### Task requirements
Please quote exactly the opening lines of the data, from the first line to the one where "from math import cos, hypot, pi, radians, sin" appears.

--- Information provided ---

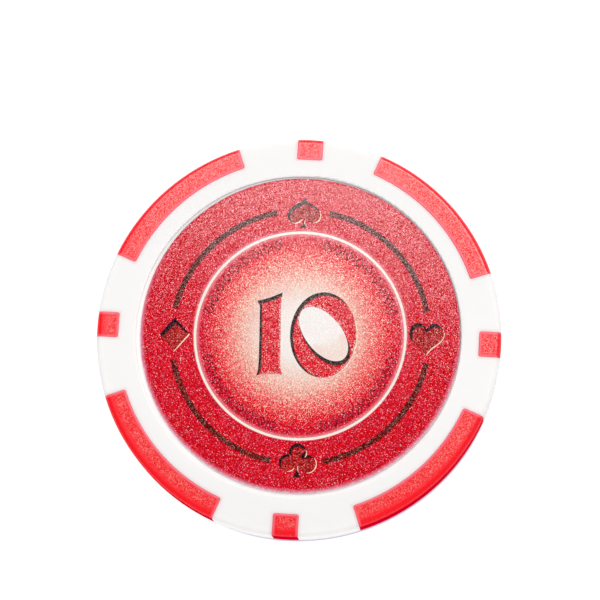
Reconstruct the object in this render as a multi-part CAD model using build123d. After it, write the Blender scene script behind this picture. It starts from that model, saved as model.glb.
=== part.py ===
from build123d import *
import os
from math import cos, hypot, pi, radians, sin

# Casino-style chip used as a golf ball marker, lying flat.
# Frame: millimetres, +Z along the chip's axis, origin at the centre of the face it rests on.
# The front label faces +Z. One short edge spot is centred on +X, the next on +Y.

# ---- chip body ----
chip_d = 40.0
chip_r = chip_d / 2
chip_t = 3.3  # thickness over both faces
mid_z = chip_t / 2
rim_round_r = 0.55  # rounding between each face and the side wall

# ---- edge spots, the same on both faces and down the side wall ----
spot_count = 4  # of each kind, long and short alternating
short_spot_start = 0.0  # degrees from +X to the first spot of the kind
long_spot_start = short_spot_start + 180 / spot_count
long_spot_span = 47.8  # degrees of rim taken by a long spot
long_spot_inner_r = 17.83  # arc where a long spot ends on the face
short_spot_w = 2.53  # between its parallel sides
short_spot_inner = 17.80  # its straight inner edge, from the axis
spot_overshoot = 2.0  # how far a spot's plan runs past the rim
spot_corner_r = 0.24  # plan radius of the inner corners
spot_edge_r = 0.12  # small rounding along a spot's edge against the white

# ---- runner ring and tabs of the red moulding, sunk in the white one ----
runner_inner_r = 15.1
runner_outer_r = 16.7
runner_t = 0.8
long_tab_span = 26.0  # degrees
short_tab_w = 1.5
tab_start_r = runner_outer_r - 0.4  # tabs start inside the runner
tab_spot_overlap = 0.5  # and end inside the spots

# ---- label recess in each face ----
recess_r = 16.08
recess_depth = 0.26
recess_floor_z = chip_t - recess_depth
recess_lip_r = 0.16  # rounding of the lip on the face
recess_root_r = 0.05  # rounding at the foot of the recess wall
recess_tool_rise = 1.0  # how far the cutting tool stands above the face

# ---- label: adhesive, printed film, clear laminate ----
label_r = 15.82
label_dx = 0.17  # the label sits a little off the chip's axis
label_dy = 0.07
adhesive_r = 15.63
adhesive_t = 0.04
film_t = 0.11
laminate_t = 0.06
laminate_edge_rise = 0.03  # the laminate's rim stands up from its flat part
laminate_edge_w = 0.26  # width of that raised rim
laminate_edge_flat = 0.03  # level strip along the top of the rim

# ---- steel weight disc ----
slug_r = 14.4
slug_t = 1.75
slug_edge_chamfer = 0.12
slug_hole_count = 6
slug_hole_start = 30.0  # degrees from +X to the first hole
slug_hole_r = 1.5  # the white plastic stays solid through these
slug_hole_pitch_r = 9.0
slug_drill_extra = 1.0  # drill length beyond the disc's thickness

# Distance from a quarter arc's middle to each tangent line, per unit of radius
ARC_INSET = 1 - cos(pi / 4)
MATCH_TOL = 1e-3  # for matching radii and heights of edges
FACE_TOL = 1e-4  # for edges lying on a chip face


# ---- helpers ----
def revolved(*edges):
    """Solid turned about Z from a closed outline drawn in the XZ plane."""
    return revolve(make_face(Wire(list(edges))), axis=Axis.Z)


def line(start, end):
    """Line between two (x, z) points."""
    return Edge.make_line((start[0], 0, start[1]), (end[0], 0, end[1]))


def arc(start, through, end):
    """Arc through three (x, z) points."""
    return Edge.make_three_point_arc(*[(x, 0, z) for x, z in (start, through, end)])


def polar(radius, degrees):
    return (radius * cos(radians(degrees)), radius * sin(radians(degrees)))


def sector(inner_r, outer_r, span):
    """Flat ring sector centred on +X."""
    half = span / 2
    inner_start, outer_start = polar(inner_r, -half), polar(outer_r, -half)
    outer_end, inner_end = polar(outer_r, half), polar(inner_r, half)
    return make_face(
        Wire(
            [
                Edge.make_line(inner_start, outer_start),
                Edge.make_three_point_arc(outer_start, (outer_r, 0), outer_end),
                Edge.make_line(outer_end, inner_end),
                Edge.make_three_point_arc(inner_end, (inner_r, 0), inner_start),
            ]
        )
    )


def around_chip(shape, start):
    """One copy of the shape for each spot of a kind."""
    return [Rot(0, 0, start + i * 360 / spot_count) * shape for i in range(spot_count)]


def flipped(shape):
    """The same thing on the other face: turned over about the X axis through mid thickness."""
    return Pos(0, 0, mid_z) * Rot(180, 0, 0) * Pos(0, 0, -mid_z) * shape


def chip_blank():
    """The whole chip as one disc, both rims rounded, before anything is cut out of it."""
    face_r = chip_r - rim_round_r
    inset = rim_round_r * ARC_INSET
    wall_top = chip_t - rim_round_r
    return revolved(
        line((0, 0), (face_r, 0)),
        arc((face_r, 0), (chip_r - inset, inset), (chip_r, rim_round_r)),
        line((chip_r, rim_round_r), (chip_r, wall_top)),
        arc((chip_r, wall_top), (chip_r - inset, chip_t - inset), (face_r, chip_t)),
        line((face_r, chip_t), (0, chip_t)),
        line((0, chip_t), (0, 0)),
    )


# ---- edge spots ----
def round_inner_corners(plan):
    corners = [v for v in plan.vertices() if hypot(v.X, v.Y) < chip_r]
    return fillet(corners, spot_corner_r)


def long_spot_plan():
    return round_inner_corners(
        sector(long_spot_inner_r, chip_r + spot_overshoot, long_spot_span)
    )


def short_spot_plan():
    length = chip_r + spot_overshoot - short_spot_inner
    return round_inner_corners(
        Pos(short_spot_inner + length / 2, 0) * Rectangle(length, short_spot_w)
    )


def is_spot_border(edge):
    """True for edges that run over the rim and down the wall, or bound the spot on a face."""
    start, middle, end = [edge.position_at(u) for u in (0, 0.5, 1)]
    face_r = chip_r - rim_round_r
    if abs(start.Z - end.Z) > MATCH_TOL and hypot(middle.X, middle.Y) > face_r - MATCH_TOL:
        return True
    on_face = min(abs(middle.Z), abs(middle.Z - chip_t)) < FACE_TOL
    # The circle where a face meets the rim rounding is no border
    on_rim_circle = all(
        abs(hypot(p.X, p.Y) - face_r) < MATCH_TOL for p in (start, end, middle)
    )
    return on_face and not on_rim_circle


def spot_block(plan, blank):
    """A spot through the chip's full thickness, its visible border lightly rounded."""
    block = extrude(plan, chip_t) & blank
    return fillet([edge for edge in block.edges() if is_spot_border(edge)], spot_edge_r)


# ---- red moulding ----
def runner_web():
    """The runner ring with a tab reaching into each spot."""
    web = Pos(0, 0, mid_z) * (
        Cylinder(runner_outer_r, runner_t) - Cylinder(runner_inner_r, runner_t)
    )
    long_tab = Pos(0, 0, mid_z - runner_t / 2) * extrude(
        sector(tab_start_r, long_spot_inner_r + tab_spot_overlap, long_tab_span), runner_t
    )
    short_tab_end = short_spot_inner + tab_spot_overlap
    short_tab = Pos((tab_start_r + short_tab_end) / 2, 0, mid_z) * Box(
        short_tab_end - tab_start_r, short_tab_w, runner_t
    )
    tabs = around_chip(long_tab, long_spot_start) + around_chip(short_tab, short_spot_start)
    for tab in tabs:
        web = web + tab
    return web


def red_frame(web, blank, long_plan, short_plan):
    frame = web
    for plan, start in ((long_plan, long_spot_start), (short_plan, short_spot_start)):
        for block in around_chip(spot_block(plan, blank), start):
            frame = frame + block
    return frame


# ---- steel weight disc ----
def weight_disc():
    disc = Pos(0, 0, mid_z) * Cylinder(slug_r, slug_t)
    disc = chamfer(disc.edges().filter_by(GeomType.CIRCLE), slug_edge_chamfer)
    for i in range(slug_hole_count):
        x, y = polar(slug_hole_pitch_r, slug_hole_start + i * 360 / slug_hole_count)
        disc = disc - Pos(x, y, mid_z) * Cylinder(slug_hole_r, slug_t + slug_drill_extra)
    return disc


# ---- white moulding ----
def recess_tool():
    """Round tool that sinks the label recess into the front face, lip and root rounded."""
    wall, top, floor = recess_r, chip_t, recess_floor_z
    lip, root = recess_lip_r, recess_root_r
    lip_inset, root_inset = lip * ARC_INSET, root * ARC_INSET
    tool_top = top + recess_tool_rise
    return revolved(
        line((0, floor), (wall - root, floor)),
        arc(
            (wall - root, floor),
            (wall - root_inset, floor + root_inset),
            (wall, floor + root),
        ),
        line((wall, floor + root), (wall, top - lip)),
        arc((wall, top - lip), (wall + lip_inset, top - lip_inset), (wall + lip, top)),
        line((wall + lip, top), (wall + lip, tool_top)),
        line((wall + lip, tool_top), (0, tool_top)),
        line((0, tool_top), (0, floor)),
    )


def white_body(blank, long_plan, short_plan, web, slug):
    """The blank less its recesses and everything moulded into it."""
    recess = recess_tool()
    body = blank - recess - flipped(recess)
    for plan, start in ((long_plan, long_spot_start), (short_plan, short_spot_start)):
        for cut in around_chip(extrude(plan, chip_t), start):
            body = body - cut
    return body - web - slug


# ---- label layers, built for the front face ----
def label_layer(radius, base_z, thickness):
    return Pos(label_dx, label_dy, base_z + thickness / 2) * Cylinder(radius, thickness)


def laminate(base_z):
    """Clear sheet whose rim stands up in a shallow hollow curve."""
    rim_z = laminate_t + laminate_edge_rise
    curve_foot = (label_r - laminate_edge_w, laminate_t)  # tangent to the flat part
    curve_top = (label_r - laminate_edge_flat, rim_z)
    run = curve_top[0] - curve_foot[0]
    curve_r = (run**2 + laminate_edge_rise**2) / (2 * laminate_edge_rise)
    half_run = run / 2
    curve_middle = (
        curve_foot[0] + half_run,
        laminate_t + curve_r - (curve_r**2 - half_run**2) ** 0.5,
    )
    sheet = revolved(
        line((0, 0), (label_r, 0)),
        line((label_r, 0), (label_r, rim_z)),
        line((label_r, rim_z), curve_top),
        arc(curve_top, curve_middle, curve_foot),
        line(curve_foot, (0, laminate_t)),
        line((0, laminate_t), (0, 0)),
    )
    return Pos(label_dx, label_dy, base_z) * sheet


# ---- build and export ----
blank = chip_blank()
long_plan, short_plan = long_spot_plan(), short_spot_plan()
web = runner_web()
slug = weight_disc()

nodes = {
    "steel_weight_disc": slug,
    "red_spot_frame": red_frame(web, blank, long_plan, short_plan),
    "white_chip_body": white_body(blank, long_plan, short_plan, web, slug),
}

film_z = recess_floor_z + adhesive_t
label = {
    "adhesive": label_layer(adhesive_r, recess_floor_z, adhesive_t),
    "print_film": label_layer(label_r, film_z, film_t),
    "overlaminate": laminate(film_z + film_t),
}
for name, shape in label.items():
    nodes[f"front_label_{name}"] = shape
    nodes[f"back_label_{name}"] = flipped(shape)

os.makedirs("parts", exist_ok=True)
for name, shape in nodes.items():
    export_step(shape, f"parts/{name}.step")
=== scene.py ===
# Poker chip: a white moulded body with red edge spots, a steel weight inside and a round
# printed label on each face.
# The chip lies flat on the floor with its axis on Z, front face up at z = THICK. On the front,
# the spade is towards +Y and the heart towards +X. The back is the front turned over about X.
# The key light hangs on the +Y side and the camera looks down from the -Y side.
# Lengths are in millimetres unless a comment says otherwise; MM turns them into metres.

import math
from functools import reduce

import bmesh
import bpy
import numpy as np
from mathutils import Matrix, Vector
from mathutils.geometry import delaunay_2d_cdt


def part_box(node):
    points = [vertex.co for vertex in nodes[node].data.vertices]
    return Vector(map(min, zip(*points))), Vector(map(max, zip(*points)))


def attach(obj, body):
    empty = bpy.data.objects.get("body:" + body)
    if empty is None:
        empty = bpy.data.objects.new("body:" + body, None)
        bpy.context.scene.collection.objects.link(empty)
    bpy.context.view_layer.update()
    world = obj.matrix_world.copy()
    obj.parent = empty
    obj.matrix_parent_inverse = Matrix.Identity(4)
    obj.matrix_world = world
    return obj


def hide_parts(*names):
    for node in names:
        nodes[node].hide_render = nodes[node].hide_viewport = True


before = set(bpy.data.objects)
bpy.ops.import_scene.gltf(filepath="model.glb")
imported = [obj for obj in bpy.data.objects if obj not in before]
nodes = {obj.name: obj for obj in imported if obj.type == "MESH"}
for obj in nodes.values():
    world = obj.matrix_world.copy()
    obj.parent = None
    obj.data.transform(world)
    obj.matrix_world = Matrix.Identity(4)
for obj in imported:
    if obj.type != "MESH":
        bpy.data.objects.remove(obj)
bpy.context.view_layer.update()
scene = bpy.context.scene

MM = 0.001
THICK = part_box("white_chip_body")[1].z / MM
HALF = THICK / 2

film_low, film_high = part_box("front_label_print_film")
LABEL_CENTRE = ((film_low.x + film_high.x) / 2 / MM, (film_low.y + film_high.y) / 2 / MM)
LABEL_RADIUS = (film_high.x - film_low.x) / 2 / MM
LABEL_BOTTOM = film_low.z / MM
# the flat of the label lies a little below the top of the CAD laminate
LABEL_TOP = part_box("front_label_overlaminate")[1].z / MM - 0.03
RIM_WIDTH = 0.26  # part of the label's rim that visibly turns up
RIM_RISE = 0.006

# bottom and top of the thin slabs of ink, and of the highlights over them
INK_LAYER = (LABEL_TOP - 0.004, LABEL_TOP + 0.006)
SHINE_LAYER = (LABEL_TOP + 0.002, LABEL_TOP + 0.010)

# the print sits turned and shifted by a hair against the moulded spots
TURN_COS, TURN_SIN = math.cos(math.radians(2.1)), math.sin(math.radians(2.1))
SHIFT_X, SHIFT_Y = 0.20, -0.07

# cream ring in the print
RING_RADIUS, RING_WIDTH = 10.385, 0.240

# edge spots: short ones lie on the X and Y axes, long ones on the diagonals
LONG_SPOT_INNER, LONG_SPOT_SPAN = 17.83, math.radians(47.8)
SHORT_SPOT_INNER, SHORT_SPOT_WIDTH = 17.80, 2.53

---

### Problem solution
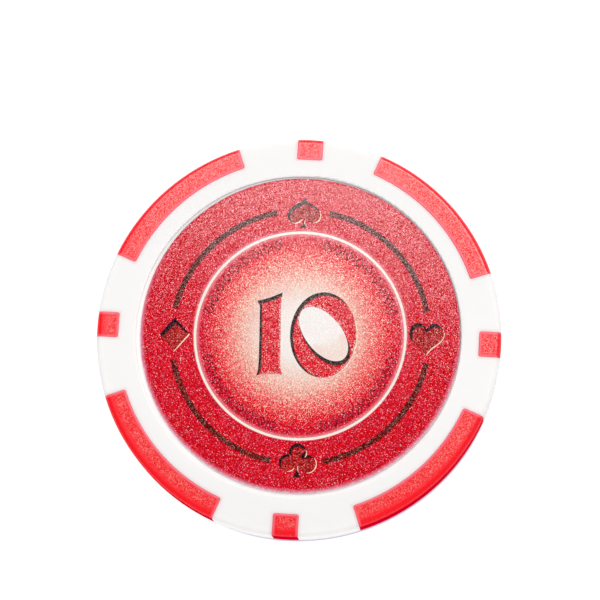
Reconstruct the object in this render as a multi-part CAD model using build123d. After it, write the Blender scene script behind this picture. It starts from that model, saved as model.glb.
=== part.py ===
from build123d import *
import os
from math import cos, hypot, pi, radians, sin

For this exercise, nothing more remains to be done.